Denis Reul (Adler Mannheim/li.) gegen Boaz Bassen von den Schwenninger Wild Wings – am zweiten Weihnachtsfeiertag 2019 spielten die Clubs des Baden-Württemberg-Derby noch vor Zuschauern. Foto: imago/Lägler

Die Deutsche Eishockey Liga mit den 14 Clubs kämpft um eine wirtschaftliche Perspektive, doch eine schnelle Lösung für einen Saisonstart ist nicht in Sicht. Das Geschäftsmodell ist nicht Corona-kompatibel.

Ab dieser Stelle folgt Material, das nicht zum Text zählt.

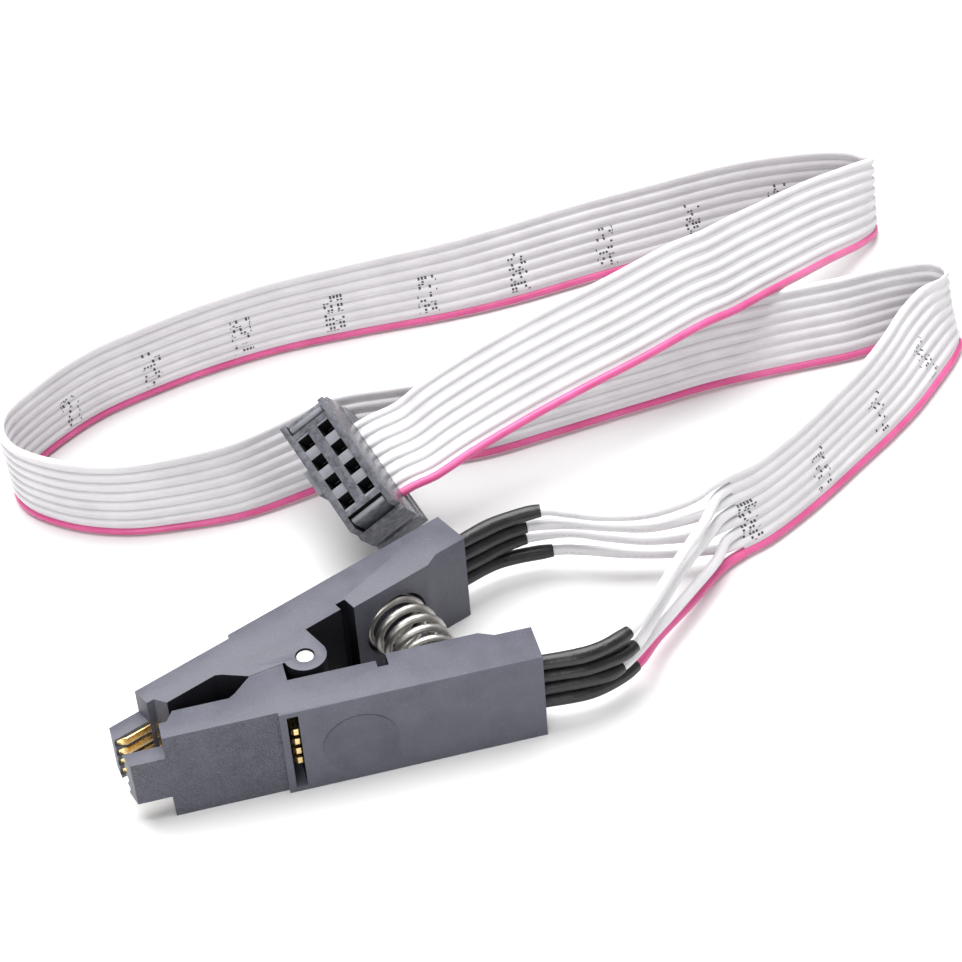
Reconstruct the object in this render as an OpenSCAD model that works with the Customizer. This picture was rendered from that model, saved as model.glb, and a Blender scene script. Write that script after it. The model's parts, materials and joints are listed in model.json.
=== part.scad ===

Stuttgart - Sie wollen aufs Eis, die Profis. Doch sie dürfen nicht, in Corona-Zeiten ist es dünn. Es könnte brechen und die gesamte Deutsche Eishockey Liga versinken. Wenn die DEL wie geplant Mitte Dezember startet, ohne dass die Rahmenbedingungen sicher festgezurrt sind, dürften einige Clubs in der Insolvenz versinken. Oder alle. „Wir wollen spielen“, betonen sie in der DEL und den Clubs – wenn die Erstligisten aber mit dem Motto „es wird schon gut gehen“ antreten, würden sie, so ein Insider, „sehenden Auges in eine Katastrophe schlittern“.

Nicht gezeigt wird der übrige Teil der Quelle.